Духовный и политический тупик, в котором очутились люди, делавшие революцию, переживался и выражался ими по-разному. Крупская публикует в 1923 году сочувственное описание системы Тейлора: разделение труда на простейшие элементы, точное определение функций каждого работника, желательно в письменном виде; жена Ленина предлагала этот американский метод в качестве средства борьбы с бюрократизмом советских учреждений. Эммануил Енчмен, боевой командир Гражданской войны, в своей «теории новой биологии» объявлял эксплуататорским обманом всякие рассуждения о познании, разуме, мировоззрении. Вслед за низвержением эксплуататоров начнется массовое ослабление, а затем уничтожение «реакций познания» и в то же время массовая победа «единой системы организованных движений». Енчмен объяснял, что «опередил на несколько лет восставшие трудовые массы производством органического катаклизма в самом себе», и потому вполне серьезно предлагал себя в руководители «Ревнаучсовета Республики», а то и «мировой коммуны с соответствующими подчиненными органами на всем пространстве республики или земного шара» (впрочем, на эту роль претендовал и Велимир Хлебников).
При всей абсурдности этих идей на них лежит печать недавно еще высокой русской культуры. Как писал тогда другой комиссар, в 20 лет ездивший с ЧК по украинским селам, приятель Хлебникова, ученик Вячеслава Иванова и впоследствии известный литературовед Моисей Альтман:
А, быть может, мимо всех евгеник,
Я, хотя и книжник-фарисей,
Больше декадент и неврастеник.
«Все евгеники» – поэтический термин для разных модных наук, которыми вместе или по очереди увлекались тогда молодые люди. Альтман вспоминал, как он свои «предлинные и пререволюционные» статьи писал по новому правописанию, а дневник – по старому. Иванов чувствовал в нем эту двойственность, характерную для всего поколения, но предпочитал ее игнорировать: «…две песни слышал я – внимал одной».

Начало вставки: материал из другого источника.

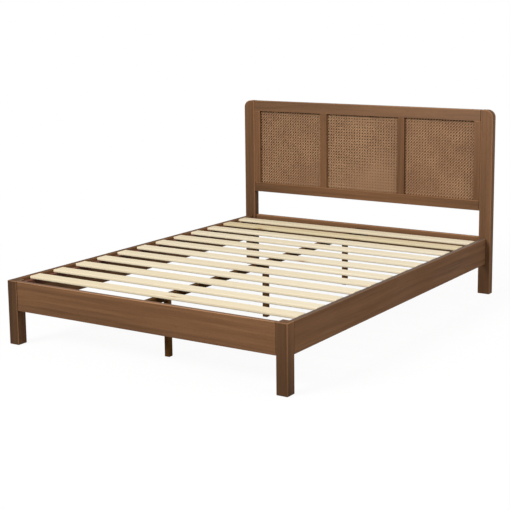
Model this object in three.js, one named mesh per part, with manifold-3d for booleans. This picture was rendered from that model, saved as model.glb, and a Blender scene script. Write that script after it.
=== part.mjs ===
// Wooden platform bed with a three-panel woven cane headboard, in millimetres.
// The origin lies on the floor under the middle of the bed. +X is the right side seen
// from the foot, +Y runs from the foot to the headboard and +Z is up.

import * as THREE from 'three';
import { mergeVertices } from 'three/addons/utils/BufferGeometryUtils.js';
import Module from 'manifold-3d';

const wasm = await Module();
wasm.setup();

// Overall frame
const FRAME_WIDTH = 1585;            // over the outer faces of the side rails
const FRAME_LENGTH = 2110;           // front of the foot rail to the front of the head posts
const DECK_HEIGHT = 316;             // top of the rails and of the slats
const HEADBOARD_HEIGHT = 1035;
const HEADBOARD_OVERHANG = 26;       // head post standing out past each side rail

// Fits and edges
const JOINT_GAP = 0.3;               // glue line or rest gap between two pieces
const CUT_PAST = 1;                  // a cut runs this far past the face it opens
const EDGE_EASE = 3;                 // rounded edge on posts and rails
const THIN_EASE = 1.5;               // rounded edge on stiles, ledgers and beam
const SLAT_EASE = 5;                 // rounded edge on the slats
const EASE_STEPS = 2;                // flat facets in a rounded edge
const BEVEL_MARGIN = 1.3;            // edge radius for each unit of end bevel
const ROUND_STEPS = 12;              // facets round a bolt or bolt hole
const SCREW_HOLE_STEPS = 8;          // facets round a screw hole
const HEX_STEPS = 6;                 // sides of a hex socket
const WELD = 1e-4;                   // vertices closer than this are one

// Side rails, foot rail and foot posts
const RAIL_HEIGHT = 145;
const RAIL_THICKNESS = 24;
const RAIL_END_EASE = 2;             // eased end that leaves a fine groove at the post
const FOOT_POST_SIZE = 57;
const FOOT_TENON_HEIGHT = 100;

// Tenons
const TENON_LENGTH = 24;
const TENON_THICKNESS = 12;
const TENON_SHOULDER = 12;           // rail height left above and below a tenon

// Head posts and cross rail
const HEAD_POST_WIDTH = 70;
const HEAD_POST_DEPTH = 44;
const HEAD_CORNER_RADIUS = 42;
const CORNER_STEPS = 10;             // facets round the top corner
const CROSS_RAIL_TOP = 322;
const CROSS_RAIL_HEIGHT = 120;
const CROSS_RAIL_SETBACK = 12;       // behind the front of the head posts
const CROSS_TENON_HEIGHT = 40;

// Headboard frame
const TOP_RAIL_HEIGHT = 64;
const BOTTOM_RAIL_HEIGHT = 57;
const BOTTOM_RAIL_UNDERSIDE = 471;   // above the floor
const RAIL_REVEAL = 2;               // rails behind the front of the head posts
const RAIL_DEPTH = 32;
const STILE_REVEAL = 3;              // stiles and mullions behind the head posts
const STILE_DEPTH = 30;
const STILE_WIDTH = 39.5;
const MULLION_WIDTH = 43;
const CENTRE_WINDOW_WIDTH = 471;

// Cane webbing and the boards behind it
const CANE_RECESS = 14;              // behind the front of the stiles
const CANE_THICKNESS = 2.4;
const CANE_GAPS = 10;                // open squares along each side of a panel
const CANE_BAND = 20;                // band of strands between two open squares
const BACKING_THICKNESS = 5;
const GROOVE_DEPTH = 8;              // panel groove round each window
const PANEL_PLAY = 0.5;              // panel edge to the bottom of its groove

// Slats and ledgers
const SLAT_COUNT = 12;
const SLAT_WIDTH = 72;
const SLAT_THICKNESS = 15;
const SLAT_END_CLEARANCE = 2;        // slat end to the side rail
const END_SLAT_SPACE = 102;          // first and last slat to the end rails
const LEDGER_WIDTH = 28;
const LEDGER_HEIGHT = 30;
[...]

А Бухарин посвятил опровержению бреда Енчмена десятки страниц журнального текста. Он и другие оппоненты Енчмена сходились в том, что не стали бы реагировать, если бы идеи «теории новой биологии» не пользовались поддержкой молодых коммунистов.
Но это все были споры милых, культурных людей. А только что отвоевавшим партийцам был, наверно, понятнее манифест литератора Михаила Левидова, опубликованный в 1923 году той же «Красной новью», в которой печатались Бухарин и Луначарский: «Уже исчезло из обихода молодого поколения это проклятое слово „интеллигент“, это бескостное, мятлое, унылое, мокрокурицыное слово, подобного которому не найти ни в одном человеческом языке… Через 20–30 лет исчезнет племя интеллигентов с земли русской». Достойный путь для интеллигента, пишет прямым текстом Левидов, – покончить с собой; недостойный путь – эмиграция; но самый отвратительный ему интеллигент тот, который остался жить в Советской России.

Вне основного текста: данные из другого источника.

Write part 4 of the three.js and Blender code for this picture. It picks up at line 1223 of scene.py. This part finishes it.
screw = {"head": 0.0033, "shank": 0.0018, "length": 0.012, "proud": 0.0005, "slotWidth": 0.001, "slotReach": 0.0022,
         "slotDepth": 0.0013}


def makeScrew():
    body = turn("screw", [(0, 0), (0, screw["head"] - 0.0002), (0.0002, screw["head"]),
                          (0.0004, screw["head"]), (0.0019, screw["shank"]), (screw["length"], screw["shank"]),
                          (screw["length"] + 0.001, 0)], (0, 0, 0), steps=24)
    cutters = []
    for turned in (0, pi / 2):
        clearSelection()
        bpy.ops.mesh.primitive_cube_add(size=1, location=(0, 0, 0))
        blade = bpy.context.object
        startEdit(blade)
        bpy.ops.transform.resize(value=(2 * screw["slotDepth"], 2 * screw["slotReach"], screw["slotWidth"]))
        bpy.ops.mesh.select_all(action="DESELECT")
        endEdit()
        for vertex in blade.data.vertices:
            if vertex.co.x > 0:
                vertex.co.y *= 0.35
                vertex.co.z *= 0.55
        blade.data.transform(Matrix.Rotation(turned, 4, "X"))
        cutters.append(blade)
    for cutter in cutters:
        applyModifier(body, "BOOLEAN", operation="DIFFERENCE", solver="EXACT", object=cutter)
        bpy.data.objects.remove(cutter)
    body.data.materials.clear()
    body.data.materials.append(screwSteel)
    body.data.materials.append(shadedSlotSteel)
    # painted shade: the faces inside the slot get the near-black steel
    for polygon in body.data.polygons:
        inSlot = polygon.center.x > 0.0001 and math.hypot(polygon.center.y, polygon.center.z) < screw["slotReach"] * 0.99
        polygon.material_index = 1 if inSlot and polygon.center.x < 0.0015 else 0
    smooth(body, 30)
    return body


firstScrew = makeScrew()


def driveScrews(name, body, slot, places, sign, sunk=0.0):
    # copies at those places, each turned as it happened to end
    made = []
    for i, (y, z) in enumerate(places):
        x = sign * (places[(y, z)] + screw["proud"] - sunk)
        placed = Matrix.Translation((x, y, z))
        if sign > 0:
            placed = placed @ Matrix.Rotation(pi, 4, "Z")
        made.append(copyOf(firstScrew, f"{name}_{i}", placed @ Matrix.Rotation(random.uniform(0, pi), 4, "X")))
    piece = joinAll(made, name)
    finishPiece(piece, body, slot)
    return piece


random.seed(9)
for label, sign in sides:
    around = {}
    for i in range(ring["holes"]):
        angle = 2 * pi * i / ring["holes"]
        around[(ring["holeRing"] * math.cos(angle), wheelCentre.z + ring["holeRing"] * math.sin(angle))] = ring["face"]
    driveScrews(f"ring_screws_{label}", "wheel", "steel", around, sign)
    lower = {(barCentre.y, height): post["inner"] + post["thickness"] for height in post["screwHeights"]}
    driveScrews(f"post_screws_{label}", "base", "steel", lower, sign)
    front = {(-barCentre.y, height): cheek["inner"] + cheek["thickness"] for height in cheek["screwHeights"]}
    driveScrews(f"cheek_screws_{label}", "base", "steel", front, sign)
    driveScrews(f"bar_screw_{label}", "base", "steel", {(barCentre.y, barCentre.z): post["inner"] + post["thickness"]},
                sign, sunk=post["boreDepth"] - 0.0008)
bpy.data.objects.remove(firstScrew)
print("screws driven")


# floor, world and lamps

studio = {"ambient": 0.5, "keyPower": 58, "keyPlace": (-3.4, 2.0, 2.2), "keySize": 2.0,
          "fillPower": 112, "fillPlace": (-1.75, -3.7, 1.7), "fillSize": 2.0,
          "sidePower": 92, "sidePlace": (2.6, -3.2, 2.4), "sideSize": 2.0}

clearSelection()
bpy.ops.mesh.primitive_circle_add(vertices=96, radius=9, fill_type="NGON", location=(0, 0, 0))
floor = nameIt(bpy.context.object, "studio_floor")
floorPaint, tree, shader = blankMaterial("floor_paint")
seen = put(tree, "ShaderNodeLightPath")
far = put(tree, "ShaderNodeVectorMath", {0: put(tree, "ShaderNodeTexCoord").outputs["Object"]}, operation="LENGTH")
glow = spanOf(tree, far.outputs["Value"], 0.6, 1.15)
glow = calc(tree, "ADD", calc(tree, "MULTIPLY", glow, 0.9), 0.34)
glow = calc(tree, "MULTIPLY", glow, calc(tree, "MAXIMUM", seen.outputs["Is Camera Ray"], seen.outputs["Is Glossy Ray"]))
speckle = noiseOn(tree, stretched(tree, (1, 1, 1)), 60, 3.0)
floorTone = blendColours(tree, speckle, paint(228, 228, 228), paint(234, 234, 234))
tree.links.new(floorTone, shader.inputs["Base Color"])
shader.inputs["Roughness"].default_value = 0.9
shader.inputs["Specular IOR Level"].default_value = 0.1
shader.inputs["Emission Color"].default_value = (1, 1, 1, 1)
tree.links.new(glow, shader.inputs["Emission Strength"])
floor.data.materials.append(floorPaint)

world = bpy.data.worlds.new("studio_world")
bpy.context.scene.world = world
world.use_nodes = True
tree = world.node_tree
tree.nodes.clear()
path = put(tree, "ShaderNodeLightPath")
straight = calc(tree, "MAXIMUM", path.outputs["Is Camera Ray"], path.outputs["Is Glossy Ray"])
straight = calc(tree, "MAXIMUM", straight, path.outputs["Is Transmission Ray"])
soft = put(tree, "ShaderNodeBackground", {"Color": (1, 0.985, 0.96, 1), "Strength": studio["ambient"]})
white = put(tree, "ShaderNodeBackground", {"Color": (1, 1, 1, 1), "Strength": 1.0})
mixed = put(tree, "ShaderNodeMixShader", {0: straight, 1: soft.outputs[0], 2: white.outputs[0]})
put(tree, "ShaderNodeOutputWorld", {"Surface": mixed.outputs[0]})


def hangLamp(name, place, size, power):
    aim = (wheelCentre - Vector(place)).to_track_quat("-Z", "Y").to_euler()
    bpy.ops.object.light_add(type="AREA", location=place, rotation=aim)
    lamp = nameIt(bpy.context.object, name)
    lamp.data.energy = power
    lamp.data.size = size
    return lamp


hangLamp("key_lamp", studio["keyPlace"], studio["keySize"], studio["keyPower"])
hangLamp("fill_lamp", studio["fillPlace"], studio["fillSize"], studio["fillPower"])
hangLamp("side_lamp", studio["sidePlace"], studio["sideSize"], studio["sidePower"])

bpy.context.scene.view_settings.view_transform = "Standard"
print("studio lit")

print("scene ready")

Поэтические эмоции Левидова вполне соответствовали прозе дня. В 1923 году на обучение одного студента тратилось в 8–10 раз меньше, чем в 1914 году; средняя зарплата сельских учителей составляла 17 % от их зарплаты в 1914 году. В целом расходы на образование в расчете на душу населения уменьшились в четыре раза. «А ведь в отношении народного просвещения довоенное положение вовсе не является нашим идеалом», – меланхолично напоминает приведший эти цифры чиновник Наркомпроса.

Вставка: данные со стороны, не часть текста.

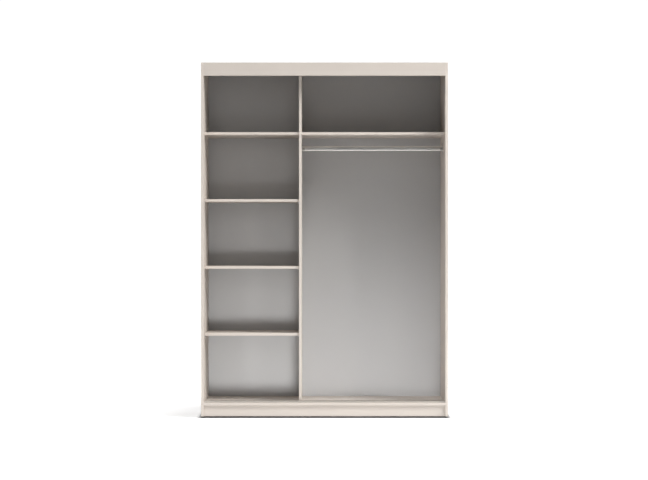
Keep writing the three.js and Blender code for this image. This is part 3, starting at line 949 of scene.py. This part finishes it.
FLOOR_REACH = 60.0
FLOOR_SHADE = 0.9
# painted contact shadow: the floor's colour under the carcass
SHADE_UNDER_CARCASS = 0.15
CONTACT_SHADE = 30 * MM  # how far the painted shadow under the carcass fades out beyond it
NEAR_GLOW, FAR_GLOW = 0.42, 1.02
GLOW_FROM, GLOW_TO = 0.9, 1.8  # metres from the middle, where the glow starts and ends rising
AMBIENT = 0.03  # strength of the world as light
BACKDROP = 1.05  # and as seen


def build_floor():
    mesh = bpy.data.meshes.new("floor")
    bm = bmesh.new()
    corners = ((-1, -1), (1, -1), (1, 1), (-1, 1))
    bm.faces.new([bm.verts.new((x * FLOOR_REACH, y * FLOOR_REACH, 0)) for x, y in corners])
    bm.to_mesh(mesh)
    bm.free()
    mesh.materials.append(make_floor())
    floor = bpy.data.objects.new("floor", mesh)
    floor.visible_shadow = False  # the low lamps in front shine up through it
    bpy.context.scene.collection.objects.link(floor)


def beyond(s, value, limit):
    """How far the size of a coordinate is past a limit."""
    return s.sum(s.sum(value, 0.0, "ABSOLUTE"), -limit)


def make_floor():
    """Pale matt floor, with a painted contact shadow: dark under the carcass, fading out just beyond
    it.

    Its glow whitens it for the eye, more with distance, and lights nothing."""
    s = Surface("floor", (FLOOR_SHADE,) * 3, 0.9)
    s.shader.inputs["Specular IOR Level"].default_value = 0.1
    split = s.add("ShaderNodeSeparateXYZ", Vector=s.place)
    outside = s.sum(beyond(s, split.outputs["X"], CAD_BOX[1].x),
                    beyond(s, split.outputs["Y"], CAD_BOX[1].y), "MAXIMUM")
    # painted shadow: colour and glow fade to dark under the carcass
    beyond_painted_shadow = s.spread(outside, 0.0, 1.0, 0.0, CONTACT_SHADE)
    mottled = s.spread(s.noise(1.5, 3.0), 0.98, 1.0)
    dark, pale = (SHADE_UNDER_CARCASS,) * 3, (FLOOR_SHADE,) * 3
    s.colour(s.blend(s.sum(beyond_painted_shadow, mottled, "MULTIPLY"), dark, pale))
    away = s.add("ShaderNodeVectorMath")
    away.operation = "LENGTH"
    s.feed(away.inputs[0], s.place)
    glow = s.spread(away.outputs["Value"], NEAR_GLOW, FAR_GLOW, GLOW_FROM, GLOW_TO)
    seen = s.add("ShaderNodeLightPath").outputs["Is Camera Ray"]
    s.shader.inputs["Emission Color"].default_value = (1.0, 1.0, 1.0, 1.0)
    strength = s.sum(s.sum(glow, beyond_painted_shadow, "MULTIPLY"), seen, "MULTIPLY")
    s.feed(s.shader.inputs["Emission Strength"], strength)
    return s.material


def build_world():
    """A white backdrop for the eye, and a dimmer even light for the scene."""
    world = bpy.data.worlds.new("studio")
    world.use_nodes = True
    bpy.context.scene.world = world
    tree = world.node_tree
    background = tree.nodes["Background"]
    seen = tree.nodes.new("ShaderNodeLightPath").outputs["Is Camera Ray"]
    strength = tree.nodes.new("ShaderNodeMapRange")
    strength.inputs["To Min"].default_value = AMBIENT
    strength.inputs["To Max"].default_value = BACKDROP
    tree.links.new(seen, strength.inputs["Value"])
    tree.links.new(strength.outputs["Result"], background.inputs["Strength"])
    background.inputs["Color"].default_value = (1.0, 1.0, 1.0, 1.0)


def add_lamp(data, place, aim):
    lamp = bpy.data.objects.new(data.name, data)
    lamp.location = place
    lamp.rotation_euler = (aim - place).to_track_quat("-Z", "Y").to_euler()
    lamp.visible_camera = False
    bpy.context.scene.collection.objects.link(lamp)
    return lamp


SOFTBOX_SIZE = 5.0
SOFTBOX_DISTANCE = 12.0


def softbox(name, azimuth, elevation, power):
    """A square area light aimed at the wardrobe. Azimuth 0 is in front of it, 90 on its right."""
    low, high = CAD_BOX
    target = (low + high) / 2
    turn, lift = math.radians(azimuth), math.radians(elevation)
    way = Vector((math.sin(turn) * math.cos(lift), -math.cos(turn) * math.cos(lift), math.sin(lift)))
    data = bpy.data.lights.new(name, "AREA")
    data.shape = "SQUARE"
    data.size = SOFTBOX_SIZE
    data.energy = power
    return add_lamp(data, target + way * SOFTBOX_DISTANCE, target)


BOUNCE_DEPTH = -6.3  # the low lamps' place in front of the wardrobe
BOUNCE_CONE = 50  # degrees across
BOUNCE_RADIUS = 0.5
BOUNCE_AIM = -1.3  # the height that they point at, below the floor


def bounce(name, power, across, height, aim=BOUNCE_AIM, only=()):
    """A soft lamp low in front, strongest at the plinth and gone at the top, as light off the floor."""
    data = bpy.data.lights.new(name, "SPOT")
    data.spot_size = math.radians(BOUNCE_CONE)
    data.spot_blend = 1.0
    data.shadow_soft_size = BOUNCE_RADIUS
    data.energy = power
    lamp = add_lamp(data, Vector((across, BOUNCE_DEPTH, height)), Vector((0, 0, aim)))
    light_only(lamp, only)


def light_only(lamp, names):
    """Keeps a lamp's light to some pieces."""
    if names:
        receivers = bpy.data.collections.new(f"lit_by_{lamp.name}")
        for name in names:
            receivers.objects.link(bpy.data.objects[name])
        lamp.light_linking.receiver_collection = receivers


def build_lights():
    """Two soft keys from the upper right and left, one overhead, two behind, and low light in front.

    The back sheets and the plinth have lamps of their own, whose light falls on nothing else, so
    that the bays brighten downwards alike."""
    left_back, right_back = "left_back_sheet_panel", "right_back_sheet_panel"
    plinth = "front_plinth_board"
    softbox("key_right", 57, 35, 1420)
    softbox("key_left", -32, 55, 380)
    softbox("overhead", 15, 70, 130)
    softbox("rear_left", -125, 30, 380)
    softbox("rear_right", 150, 35, 300)
    bounce("bounce_left", 235, -3.0, -0.4)
    bounce("bounce_right", 215, 3.0, -0.4)
    bounce("bounce_on_plinth", 330, 0.6, -0.4, only=[plinth])
    bounce("bounce_on_left_back", 1290, 0.3, -0.4, only=[left_back])
    bounce("bounce_on_right_back", 480, 0.3, 0.2, only=[right_back])
    bounce("low_bounce_on_right_back", 760, 1.0, 0.3, -1.8, [right_back])
    light_only(softbox("front_on_left_back", 0, 8, 165), [left_back])
    light_only(softbox("front_on_right_back", 0, 8, 90), [right_back])


def build_camera():
    low, high = CAD_BOX
    data = bpy.data.cameras.new("camera")
    data.sensor_width = SENSOR
    data.lens = SENSOR * CAMERA_DISTANCE / VIEW_WIDTH
    data.clip_end = CAMERA_SIGHT
    camera = bpy.data.objects.new("camera", data)
    middle = (low + high) / 2
    camera.location = (middle.x + CAMERA_ASIDE, low.y - CAMERA_DISTANCE, middle.z + CAMERA_RISE)
    camera.rotation_euler = (math.radians(90), 0, 0)
    bpy.context.scene.collection.objects.link(camera)
    bpy.context.scene.camera = camera


build_boards()
build_cam_fittings()
build_divider_screws()
build_cover_caps()
build_back_sheets()
build_tracks()
build_rod()
for side_name, facing in (("left", 1), ("right", -1)):
    build_bracket(side_name, facing)
build_shelf_pins()
build_glides()
build_floor()
build_world()
build_lights()
build_camera()
bpy.context.scene.view_settings.view_transform = "Standard"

52 % детей школьного возраста находились в 1923 году вне школ и других детских учреждений: четыре миллиона детей не получали никакого образования. Лишь 32 % населения страны было грамотным. Перед Наркомпросом были поставлены колоссальные задачи всеобщего обучения и ликвидации безграмотности. Серией приказов Наркомпрос радикально изменил порядок преподавания. Были отменены оценки и зачеты, упразднены домашние задания. Государственный ученый совет, которым руководили Крупская, Блонский и Шацкий, ввел новые учебные программы. Колоссальные усилия предпринимались для развертывания трудового обучения. Неподготовленные к этому, теряющие контроль над детьми учителя сопротивлялись нововведениям. «Учитель не саботировал, он просто… оказался не способен воспринять и переварить массу новых идей». Это, резонно считали тогда в Наркомпросе, «не вина учителя, а его беда и его несчастье» (там же).
Но замедлить темпы культурной революции Луначарский и его коллеги не могли. Бухаринская «переделка так, как нам нужно», левидовское «организованное упрощение культуры» должны были идти согласно планам, составленным интеллигентными руководителями Наркомпроса. Надвигались новые времена, они не грезились Левидову и в самых сладких мечтах.